A professora ainda destaca a importância do festival para o município e região. “É uma cultura que leva Nova Bréscia para o mundo. A mentira que é contada em Nova Bréscia é uma história, é folclórica. São histórias para povoar nosso imaginário. É isso que é tão bonito desse festival”, completa.


 

ENTREVISTA – Osmar Ghisleni, pentacampeão do Festival da Mentira

“Eu sempre procurei colocar a cidade de Nova Bréscia em evidência”

A Hora: Como você começou a participar do festival?

Osmar Ghisleni: Eu acompanhava pelo jornal os primeiros festivais, e aí me deu vontade de participar, de inventar uma história.
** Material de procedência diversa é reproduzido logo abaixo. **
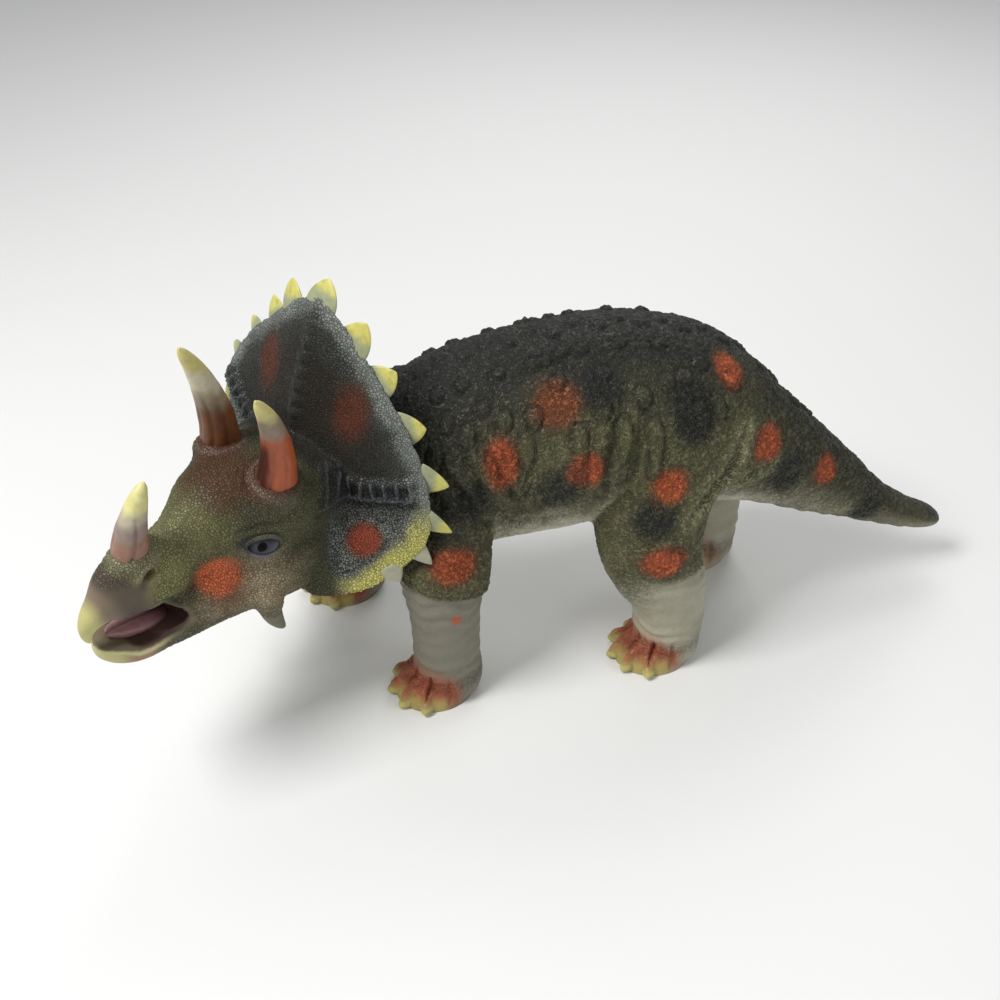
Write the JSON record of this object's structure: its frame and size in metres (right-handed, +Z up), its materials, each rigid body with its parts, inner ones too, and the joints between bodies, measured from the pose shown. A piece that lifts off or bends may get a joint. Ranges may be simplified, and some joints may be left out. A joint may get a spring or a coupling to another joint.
{
  "type": "toy dinosaur figure",
  "caption": "Large soft vinyl walking three-horned dinosaur toy, stuffed, with a spiked frill, open mouth and a head that turns on its neck.",
  "frame": {"origin": "on the ground, under the middle of the figure's bounding box", "axes": "+X towards the tail, +Z up, the animal's left side towards -Y; the head points to -X and is turned to its left"},
  "size_m": [0.5836, 0.2108, 0.2949],
  "materials": {
    "skin": "soft vinyl with a matt leathery grain, painted olive and charcoal with orange spots",
    "leg_skin": "unpainted pale grey-green soft vinyl, painted at the thigh and foot",
    "horn": "soft vinyl, painted yellow at the tip and brown at the root",
    "eye": "gloss",
    "mouth": "satin soft vinyl",
    "tongue": "satin soft vinyl",
    "joint": "as moulded",
    "stuffing": "loose polyester fibre"
  },
  "bodies": {
    "body": {"torso_shell": "skin", "tail_shell": "skin", "front_left_leg": "leg_skin", "front_right_leg": "leg_skin", "rear_left_leg": "leg_skin", "rear_right_leg": "leg_skin", "front_left_leg_stuffing": "stuffing", "front_right_leg_stuffing": "stuffing", "rear_left_leg_stuffing": "stuffing", "rear_right_leg_stuffing": "stuffing", "torso_stuffing": "stuffing", "tail_stuffing": "stuffing", "belly_plug": "leg_skin"},
    "head": {"head_shell": "skin", "head_stuffing": "stuffing", "nose_horn": "horn", "left_brow_horn": "horn", "right_brow_horn": "horn", "left_eye": "eye", "right_eye": "eye", "mouth_liner": "mouth", "tongue": "tongue", "neck_disc": "joint", "neck_washer": "joint", "neck_lock_ring": "joint"}
  },
  "joints": [
    {"name": "neck_swivel", "type": "hinge", "parent": "body", "child": "head", "pos_m": [-0.1397, 0.01629, 0.17151], "axis": [0.7689, 0.6384, -0.0349], "range_deg": [-30, 0]}
  ]
}
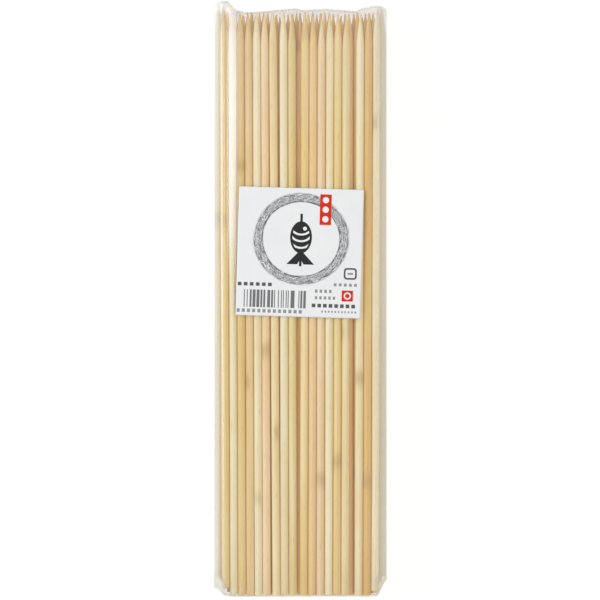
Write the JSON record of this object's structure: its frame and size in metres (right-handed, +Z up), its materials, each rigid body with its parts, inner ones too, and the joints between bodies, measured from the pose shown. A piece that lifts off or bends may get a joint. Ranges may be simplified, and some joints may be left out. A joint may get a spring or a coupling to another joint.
{
  "type": "pack of fish skewers",
  "caption": "Sealed clear film bag holding a close bundle of round, pointed bamboo fish skewers, with a square paper label on its front.",
  "frame": {"origin": "middle of the underside, on the surface that the pack lies on", "axes": "+Z up through the labelled front, +Y along the skewers towards their points, +X to the right as seen from the front"},
  "size_m": [0.0896, 0.3072, 0.0388],
  "materials": {
    "bamboo": "smooth pale bamboo with fine lengthwise fibres",
    "clear_film": "clear glossy polyethylene film",
    "label_paper": "white coated paper, printed"
  },
  "bodies": {
    "root": {"film_bag": "clear_film", "label": "label_paper", "skewer_front_1": "bamboo", "skewer_front_2": "bamboo", "skewer_front_3": "bamboo", "skewer_front_4": "bamboo", "skewer_front_5": "bamboo", "skewer_front_6": "bamboo", "skewer_front_7": "bamboo", "skewer_front_8": "bamboo", "skewer_front_9": "bamboo", "skewer_front_10": "bamboo", "skewer_front_11": "bamboo", "skewer_front_12": "bamboo", "skewer_front_13": "bamboo", "skewer_front_14": "bamboo", "skewer_front_15": "bamboo", "skewer_front_16": "bamboo", "skewer_front_17": "bamboo", "skewer_front_18": "bamboo", "skewers_row_1": "bamboo", "skewers_row_2": "bamboo", "skewers_row_3": "bamboo", "skewers_row_4": "bamboo", "skewers_row_5": "bamboo", "skewers_row_6": "bamboo", "skewers_row_7": "bamboo", "skewers_row_8": "bamboo", "skewers_row_9": "bamboo"}
  },
  "joints": []
}
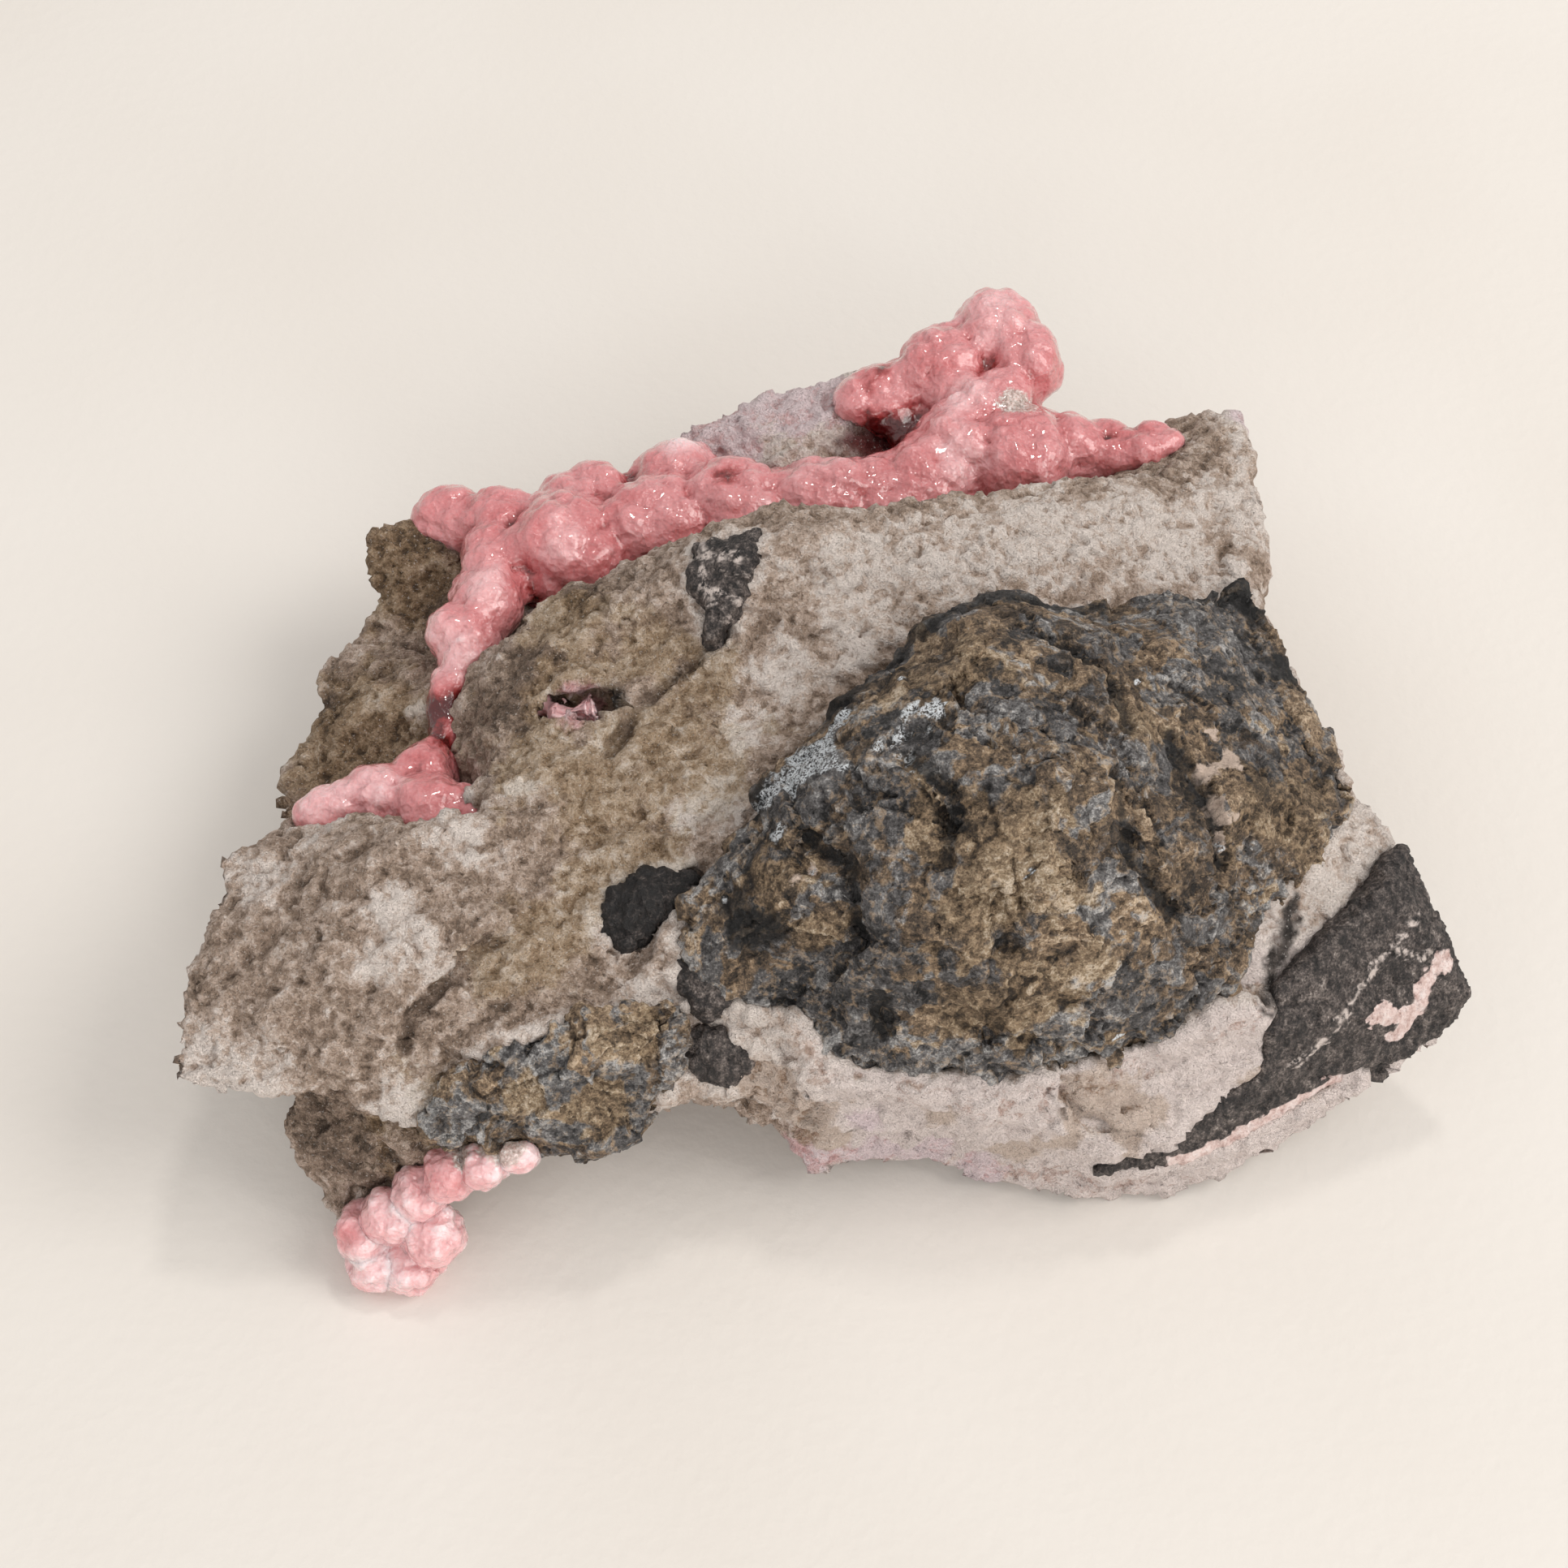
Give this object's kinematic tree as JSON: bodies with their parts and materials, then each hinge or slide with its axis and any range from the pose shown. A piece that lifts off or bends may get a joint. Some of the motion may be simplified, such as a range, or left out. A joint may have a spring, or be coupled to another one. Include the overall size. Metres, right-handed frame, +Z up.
{
  "type": "rhodochrosite specimen",
  "caption": "Broken hand specimen of pale vein rock holding dark weathered wall-rock fragments, with pink botryoidal rhodochrosite lining its open pockets.",
  "frame": {"origin": "on the resting plane, under the middle of the bounding box", "axes": "+X along the longest side, from the thin left wing to the slate wedge; +Y from the broken front to the pink back pocket; +Z up, out of the resting plane"},
  "size_m": [0.066, 0.056, 0.0241],
  "materials": {
    "vein_rock": "matt, granular, pinkish grey to ochre broken vein rock",
    "wall_rock": "matt to satin, dark brown and slate-blue weathered rock",
    "slate": "matt, near-black fine-grained rock",
    "rhodochrosite": "glossy, slightly translucent pink botryoidal crystal crust"
  },
  "bodies": {
    "root": {"vein_rock": "vein_rock", "wall_rock_dome": "wall_rock", "wall_rock_tongue": "wall_rock", "slate_wedge": "slate", "slate_tip_chip": "slate", "wall_rock_chip_left": "slate", "wall_rock_chip_back": "slate", "wall_rock_chip_front": "slate", "wall_rock_chip_low": "slate", "rhodochrosite_pockets": "rhodochrosite", "rhodochrosite_lower_cluster": "rhodochrosite", "rhodochrosite_small_vug": "rhodochrosite"}
  },
  "joints": []
}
A primeira vez que eu me inscrevi, me classifiquei entre os 15 finalistas, e a primeira vez que venci foi em 86. Gostava de participar porque era uma coisa inédita, tinha um acompanhamento muito grande da mídia, era muito concorrido, com vários participantes.

O que inspirou a criação das suas mentiras?

Osmar: As minhas primeiras mentiras eram baseadas sempre em um fato. A mentira tinha uma regra que o contador tinha cinco minutos, não podia ultrapassar para não perder pontos, e além disso tinha que ser inédita, não podia ser uma piada conhecida, precisava ser original. Eu levei em consideração a questão política que tinha na época, aqueles problemas todos que existiam com a troca de moeda, de Cruzados para Cruzados Novos. Eu sempre procurei colocar a cidade de Nova Bréscia em evidência nas mentiras. Um ano eu contei que Nova Bréscia ia sediar as Olimpíadas, fiz uma camiseta com o slogan “Nem Rio nem Grécia, Olimpíadas é em Nova Bréscia”.

Como se preparava para as apresentações?

Osmar: Eu escrevia a mentira e treinava em casa. Minha preocupação maior era não passar dos cinco minutos de apresentação, então eu praticava cronometrando o tempo. Eu também fazia adereços para as apresentações: fui pilchado de gaúcho, de caipira, de colono, tinha de tudo. Eu ficava tranquilo, não ficava nervoso.